- **To be done**
Reproduce, exactly and in full, only the lines below from the one containing "rim's inner edge." through the one containing "obj.matrix_parent_inverse = Matrix.Identity(4)".

Records with modeling code:
────────────────────────────────────────

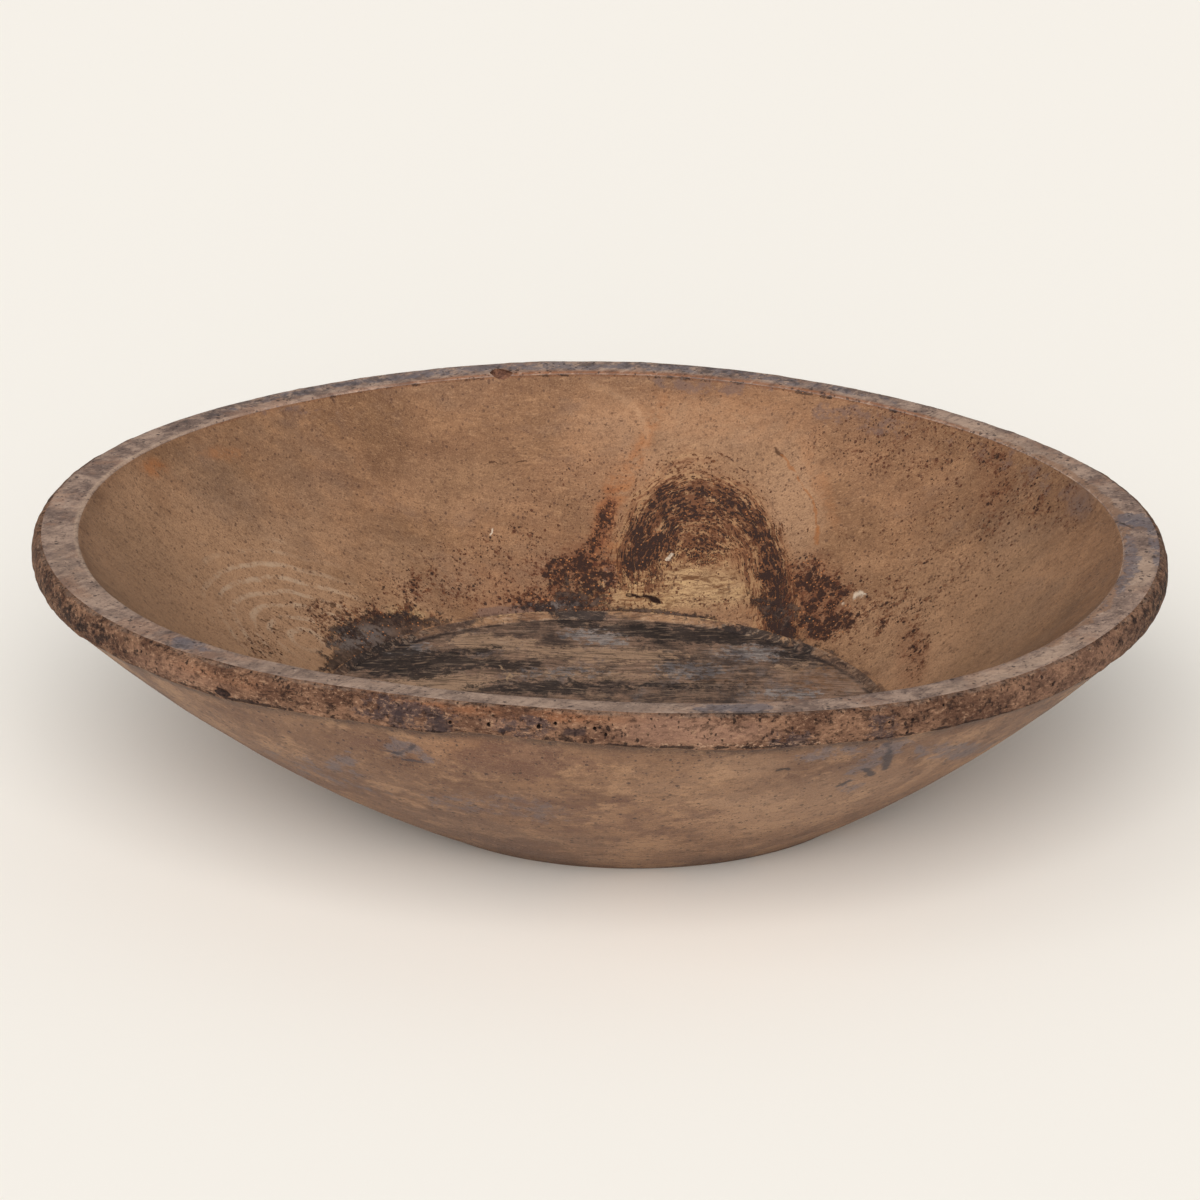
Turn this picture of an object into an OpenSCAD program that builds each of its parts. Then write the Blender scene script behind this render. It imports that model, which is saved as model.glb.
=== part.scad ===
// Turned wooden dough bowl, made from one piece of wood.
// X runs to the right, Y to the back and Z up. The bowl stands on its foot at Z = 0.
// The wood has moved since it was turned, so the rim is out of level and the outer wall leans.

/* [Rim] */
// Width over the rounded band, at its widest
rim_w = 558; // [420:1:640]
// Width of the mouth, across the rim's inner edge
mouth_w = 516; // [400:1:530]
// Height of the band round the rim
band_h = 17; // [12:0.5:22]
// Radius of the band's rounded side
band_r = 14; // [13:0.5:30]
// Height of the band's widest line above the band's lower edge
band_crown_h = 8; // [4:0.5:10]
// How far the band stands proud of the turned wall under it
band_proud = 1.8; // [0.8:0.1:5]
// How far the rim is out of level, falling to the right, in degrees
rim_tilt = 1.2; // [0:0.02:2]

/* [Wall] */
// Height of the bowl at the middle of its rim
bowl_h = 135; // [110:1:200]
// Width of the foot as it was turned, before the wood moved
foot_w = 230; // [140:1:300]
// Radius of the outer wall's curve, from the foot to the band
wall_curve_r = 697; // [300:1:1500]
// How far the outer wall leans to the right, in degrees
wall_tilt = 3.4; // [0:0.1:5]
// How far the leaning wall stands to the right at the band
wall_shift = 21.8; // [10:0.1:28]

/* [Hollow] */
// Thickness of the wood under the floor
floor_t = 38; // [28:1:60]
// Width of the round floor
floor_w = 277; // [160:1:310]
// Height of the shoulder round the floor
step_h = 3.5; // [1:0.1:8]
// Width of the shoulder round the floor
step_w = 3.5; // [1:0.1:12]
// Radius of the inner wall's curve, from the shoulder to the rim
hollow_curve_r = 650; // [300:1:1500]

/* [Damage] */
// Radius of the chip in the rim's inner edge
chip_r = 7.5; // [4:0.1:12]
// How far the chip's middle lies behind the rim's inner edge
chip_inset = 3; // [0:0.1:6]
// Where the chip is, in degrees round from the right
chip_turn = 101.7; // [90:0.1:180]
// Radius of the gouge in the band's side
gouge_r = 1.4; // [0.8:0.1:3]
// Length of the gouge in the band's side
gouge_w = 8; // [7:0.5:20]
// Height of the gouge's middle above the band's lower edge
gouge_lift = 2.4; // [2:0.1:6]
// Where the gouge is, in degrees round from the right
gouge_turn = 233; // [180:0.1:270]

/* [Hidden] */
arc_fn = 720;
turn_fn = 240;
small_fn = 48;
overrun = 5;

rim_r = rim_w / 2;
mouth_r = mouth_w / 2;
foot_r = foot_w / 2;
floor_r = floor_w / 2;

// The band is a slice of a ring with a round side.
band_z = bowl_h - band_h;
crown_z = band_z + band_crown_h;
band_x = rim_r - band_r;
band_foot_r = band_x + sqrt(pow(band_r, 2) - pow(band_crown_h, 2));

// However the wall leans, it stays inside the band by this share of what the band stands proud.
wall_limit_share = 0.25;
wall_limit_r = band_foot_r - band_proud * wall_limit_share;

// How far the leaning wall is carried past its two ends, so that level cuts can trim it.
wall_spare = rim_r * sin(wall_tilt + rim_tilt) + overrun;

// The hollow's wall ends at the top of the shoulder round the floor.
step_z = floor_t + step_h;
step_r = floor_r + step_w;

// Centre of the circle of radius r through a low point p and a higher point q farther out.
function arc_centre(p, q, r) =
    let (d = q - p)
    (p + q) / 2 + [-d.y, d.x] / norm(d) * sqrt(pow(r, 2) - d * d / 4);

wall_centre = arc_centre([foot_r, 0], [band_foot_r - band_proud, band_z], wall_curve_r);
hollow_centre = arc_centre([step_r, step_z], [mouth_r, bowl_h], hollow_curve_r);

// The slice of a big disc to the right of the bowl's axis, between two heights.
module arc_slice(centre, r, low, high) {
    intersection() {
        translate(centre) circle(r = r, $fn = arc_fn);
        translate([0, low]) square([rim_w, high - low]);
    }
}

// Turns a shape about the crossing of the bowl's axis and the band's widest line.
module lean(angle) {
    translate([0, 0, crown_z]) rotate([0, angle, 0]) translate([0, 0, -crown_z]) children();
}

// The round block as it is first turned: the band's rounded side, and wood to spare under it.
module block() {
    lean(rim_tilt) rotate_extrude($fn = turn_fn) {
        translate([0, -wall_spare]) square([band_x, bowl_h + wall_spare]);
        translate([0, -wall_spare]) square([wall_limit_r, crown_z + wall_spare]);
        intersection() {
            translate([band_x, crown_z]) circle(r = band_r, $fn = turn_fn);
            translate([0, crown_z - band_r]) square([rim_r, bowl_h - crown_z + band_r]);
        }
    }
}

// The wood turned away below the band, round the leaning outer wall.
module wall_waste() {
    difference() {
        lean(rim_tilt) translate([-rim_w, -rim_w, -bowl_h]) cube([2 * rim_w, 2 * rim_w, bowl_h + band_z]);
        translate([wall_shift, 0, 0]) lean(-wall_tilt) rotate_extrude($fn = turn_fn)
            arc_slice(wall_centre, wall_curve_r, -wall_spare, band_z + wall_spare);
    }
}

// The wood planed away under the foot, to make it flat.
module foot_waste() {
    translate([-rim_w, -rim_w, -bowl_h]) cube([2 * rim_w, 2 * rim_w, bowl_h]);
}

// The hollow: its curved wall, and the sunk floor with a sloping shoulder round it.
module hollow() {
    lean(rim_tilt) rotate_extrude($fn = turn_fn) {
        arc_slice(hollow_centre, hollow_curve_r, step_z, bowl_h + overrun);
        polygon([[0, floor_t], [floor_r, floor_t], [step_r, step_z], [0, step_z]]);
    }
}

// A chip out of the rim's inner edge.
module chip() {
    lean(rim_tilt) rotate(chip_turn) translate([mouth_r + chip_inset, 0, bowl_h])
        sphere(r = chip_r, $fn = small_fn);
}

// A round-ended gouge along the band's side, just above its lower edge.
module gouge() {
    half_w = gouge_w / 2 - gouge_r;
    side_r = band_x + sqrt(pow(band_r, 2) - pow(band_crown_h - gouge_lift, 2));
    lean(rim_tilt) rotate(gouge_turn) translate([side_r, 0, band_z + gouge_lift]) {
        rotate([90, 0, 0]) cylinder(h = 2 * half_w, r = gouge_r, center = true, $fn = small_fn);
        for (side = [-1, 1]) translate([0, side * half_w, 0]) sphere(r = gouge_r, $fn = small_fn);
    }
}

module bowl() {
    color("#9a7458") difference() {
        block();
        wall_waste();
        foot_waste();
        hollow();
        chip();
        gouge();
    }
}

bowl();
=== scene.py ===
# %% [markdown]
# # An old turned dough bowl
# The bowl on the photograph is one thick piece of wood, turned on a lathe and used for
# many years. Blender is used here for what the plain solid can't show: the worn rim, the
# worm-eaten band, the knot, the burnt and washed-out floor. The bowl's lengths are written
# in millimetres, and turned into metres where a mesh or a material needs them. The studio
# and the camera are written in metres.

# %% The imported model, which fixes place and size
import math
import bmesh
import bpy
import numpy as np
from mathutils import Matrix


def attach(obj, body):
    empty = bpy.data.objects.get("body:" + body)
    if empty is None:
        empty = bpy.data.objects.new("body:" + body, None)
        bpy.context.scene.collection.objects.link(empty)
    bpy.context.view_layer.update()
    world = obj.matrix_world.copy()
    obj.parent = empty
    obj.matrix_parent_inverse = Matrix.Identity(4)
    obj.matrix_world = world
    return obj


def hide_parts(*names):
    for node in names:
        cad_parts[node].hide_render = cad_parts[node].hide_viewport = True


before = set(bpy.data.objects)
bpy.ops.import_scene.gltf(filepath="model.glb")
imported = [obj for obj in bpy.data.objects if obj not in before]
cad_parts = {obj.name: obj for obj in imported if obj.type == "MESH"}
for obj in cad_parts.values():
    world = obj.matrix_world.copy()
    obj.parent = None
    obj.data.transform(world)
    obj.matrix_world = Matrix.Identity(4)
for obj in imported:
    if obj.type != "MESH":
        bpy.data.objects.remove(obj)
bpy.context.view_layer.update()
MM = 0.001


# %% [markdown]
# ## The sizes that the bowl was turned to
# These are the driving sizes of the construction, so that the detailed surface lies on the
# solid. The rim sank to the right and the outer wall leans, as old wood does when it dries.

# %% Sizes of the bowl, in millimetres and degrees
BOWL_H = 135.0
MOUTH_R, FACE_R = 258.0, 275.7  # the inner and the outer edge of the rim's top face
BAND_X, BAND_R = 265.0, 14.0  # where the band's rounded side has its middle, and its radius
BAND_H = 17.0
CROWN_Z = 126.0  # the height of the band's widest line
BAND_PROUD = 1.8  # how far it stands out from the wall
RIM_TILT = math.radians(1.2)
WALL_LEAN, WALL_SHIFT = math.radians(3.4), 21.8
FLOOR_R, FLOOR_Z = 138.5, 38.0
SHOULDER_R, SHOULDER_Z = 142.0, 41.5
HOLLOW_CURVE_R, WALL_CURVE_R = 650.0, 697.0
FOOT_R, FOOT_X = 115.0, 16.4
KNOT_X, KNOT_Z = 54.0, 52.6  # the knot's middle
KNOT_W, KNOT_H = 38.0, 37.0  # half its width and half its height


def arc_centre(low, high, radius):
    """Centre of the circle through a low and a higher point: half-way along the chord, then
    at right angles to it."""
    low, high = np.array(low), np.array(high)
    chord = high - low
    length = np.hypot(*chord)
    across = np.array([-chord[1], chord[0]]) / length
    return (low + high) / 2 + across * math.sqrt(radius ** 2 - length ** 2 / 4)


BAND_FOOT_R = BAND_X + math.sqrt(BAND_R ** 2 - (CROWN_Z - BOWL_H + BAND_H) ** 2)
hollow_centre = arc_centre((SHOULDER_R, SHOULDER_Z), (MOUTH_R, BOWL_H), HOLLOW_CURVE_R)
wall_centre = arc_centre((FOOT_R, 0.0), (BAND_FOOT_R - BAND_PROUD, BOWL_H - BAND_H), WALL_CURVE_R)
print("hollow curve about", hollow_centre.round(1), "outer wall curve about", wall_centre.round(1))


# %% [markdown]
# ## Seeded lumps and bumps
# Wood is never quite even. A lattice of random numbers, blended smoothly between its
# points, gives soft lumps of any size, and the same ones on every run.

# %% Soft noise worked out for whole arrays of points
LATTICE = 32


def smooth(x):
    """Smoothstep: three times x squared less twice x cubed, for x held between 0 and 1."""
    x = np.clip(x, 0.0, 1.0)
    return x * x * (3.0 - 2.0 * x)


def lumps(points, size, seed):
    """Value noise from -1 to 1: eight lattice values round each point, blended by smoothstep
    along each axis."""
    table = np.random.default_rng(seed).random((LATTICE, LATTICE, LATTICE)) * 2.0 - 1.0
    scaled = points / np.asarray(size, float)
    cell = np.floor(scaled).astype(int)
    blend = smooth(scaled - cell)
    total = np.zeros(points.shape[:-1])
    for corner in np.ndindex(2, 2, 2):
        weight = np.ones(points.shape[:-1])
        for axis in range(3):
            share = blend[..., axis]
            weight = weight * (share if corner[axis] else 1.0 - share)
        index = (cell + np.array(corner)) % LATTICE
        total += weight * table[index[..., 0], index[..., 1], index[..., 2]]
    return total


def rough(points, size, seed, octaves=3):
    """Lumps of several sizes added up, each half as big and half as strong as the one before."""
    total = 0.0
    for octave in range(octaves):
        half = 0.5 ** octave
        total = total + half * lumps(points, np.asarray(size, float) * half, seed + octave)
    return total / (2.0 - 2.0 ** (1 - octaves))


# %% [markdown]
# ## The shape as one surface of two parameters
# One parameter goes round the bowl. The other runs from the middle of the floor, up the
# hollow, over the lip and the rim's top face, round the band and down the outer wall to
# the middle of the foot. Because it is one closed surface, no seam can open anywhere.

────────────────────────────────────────

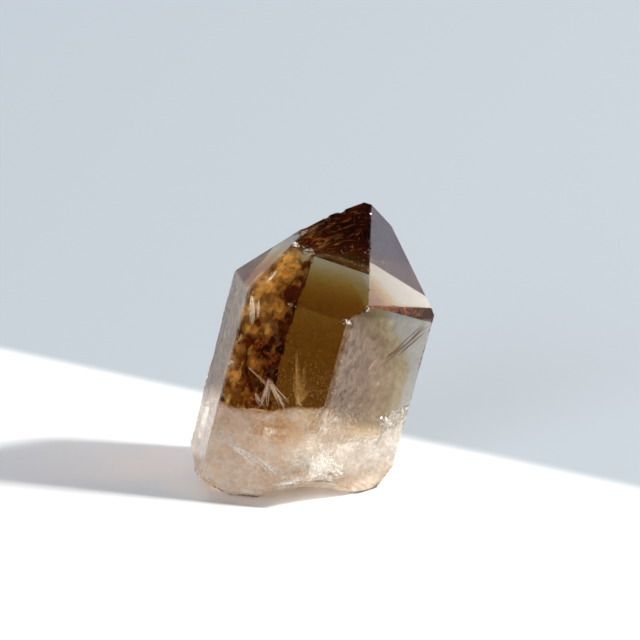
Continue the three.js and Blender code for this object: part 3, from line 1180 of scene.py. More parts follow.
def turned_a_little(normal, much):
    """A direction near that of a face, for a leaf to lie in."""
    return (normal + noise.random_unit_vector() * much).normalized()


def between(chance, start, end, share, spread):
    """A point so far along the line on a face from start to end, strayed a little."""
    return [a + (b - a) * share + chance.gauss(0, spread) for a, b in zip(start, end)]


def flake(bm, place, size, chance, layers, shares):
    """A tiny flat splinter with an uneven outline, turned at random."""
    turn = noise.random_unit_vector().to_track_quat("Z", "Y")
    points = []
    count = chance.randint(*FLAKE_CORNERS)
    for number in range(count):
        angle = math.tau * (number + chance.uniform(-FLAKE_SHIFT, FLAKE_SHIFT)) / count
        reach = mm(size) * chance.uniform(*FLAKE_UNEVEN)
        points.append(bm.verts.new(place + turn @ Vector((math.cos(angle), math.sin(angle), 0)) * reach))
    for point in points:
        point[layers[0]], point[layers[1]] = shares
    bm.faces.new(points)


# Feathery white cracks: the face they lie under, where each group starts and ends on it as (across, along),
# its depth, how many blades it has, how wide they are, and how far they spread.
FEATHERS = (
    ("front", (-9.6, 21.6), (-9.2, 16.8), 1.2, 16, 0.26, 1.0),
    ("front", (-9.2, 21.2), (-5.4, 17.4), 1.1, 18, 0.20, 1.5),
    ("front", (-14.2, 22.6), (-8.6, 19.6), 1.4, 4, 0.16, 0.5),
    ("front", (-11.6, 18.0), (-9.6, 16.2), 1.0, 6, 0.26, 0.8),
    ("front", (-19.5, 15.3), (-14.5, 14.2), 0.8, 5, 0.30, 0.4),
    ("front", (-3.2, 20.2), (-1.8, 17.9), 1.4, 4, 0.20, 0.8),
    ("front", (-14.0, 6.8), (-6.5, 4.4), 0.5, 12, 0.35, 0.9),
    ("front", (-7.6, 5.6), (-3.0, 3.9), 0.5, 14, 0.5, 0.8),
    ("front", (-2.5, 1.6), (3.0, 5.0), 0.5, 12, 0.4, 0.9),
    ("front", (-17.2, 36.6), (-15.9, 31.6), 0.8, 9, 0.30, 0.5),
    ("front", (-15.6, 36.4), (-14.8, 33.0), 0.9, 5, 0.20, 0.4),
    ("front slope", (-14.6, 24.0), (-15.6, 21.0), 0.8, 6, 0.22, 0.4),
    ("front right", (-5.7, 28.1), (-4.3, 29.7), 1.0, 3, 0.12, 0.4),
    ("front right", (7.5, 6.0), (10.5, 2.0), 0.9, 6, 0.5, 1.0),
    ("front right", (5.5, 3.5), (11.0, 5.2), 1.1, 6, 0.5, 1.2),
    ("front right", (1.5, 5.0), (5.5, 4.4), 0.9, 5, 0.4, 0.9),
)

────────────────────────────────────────

- **Result below**
// A chip out of the rim's inner edge.
module chip() {
    lean(rim_tilt) rotate(chip_turn) translate([mouth_r + chip_inset, 0, bowl_h])
        sphere(r = chip_r, $fn = small_fn);
}

// A round-ended gouge along the band's side, just above its lower edge.
module gouge() {
    half_w = gouge_w / 2 - gouge_r;
    side_r = band_x + sqrt(pow(band_r, 2) - pow(band_crown_h - gouge_lift, 2));
    lean(rim_tilt) rotate(gouge_turn) translate([side_r, 0, band_z + gouge_lift]) {
        rotate([90, 0, 0]) cylinder(h = 2 * half_w, r = gouge_r, center = true, $fn = small_fn);
        for (side = [-1, 1]) translate([0, side * half_w, 0]) sphere(r = gouge_r, $fn = small_fn);
    }
}

module bowl() {
    color("#9a7458") difference() {
        block();
        wall_waste();
        foot_waste();
        hollow();
        chip();
        gouge();
    }
}

bowl();
=== scene.py ===
# %% [markdown]
# # An old turned dough bowl
# The bowl on the photograph is one thick piece of wood, turned on a lathe and used for
# many years. Blender is used here for what the plain solid can't show: the worn rim, the
# worm-eaten band, the knot, the burnt and washed-out floor. The bowl's lengths are written
# in millimetres, and turned into metres where a mesh or a material needs them. The studio
# and the camera are written in metres.

# %% The imported model, which fixes place and size
import math
import bmesh
import bpy
import numpy as np
from mathutils import Matrix


def attach(obj, body):
    empty = bpy.data.objects.get("body:" + body)
    if empty is None:
        empty = bpy.data.objects.new("body:" + body, None)
        bpy.context.scene.collection.objects.link(empty)
    bpy.context.view_layer.update()
    world = obj.matrix_world.copy()
    obj.parent = empty
    obj.matrix_parent_inverse = Matrix.Identity(4)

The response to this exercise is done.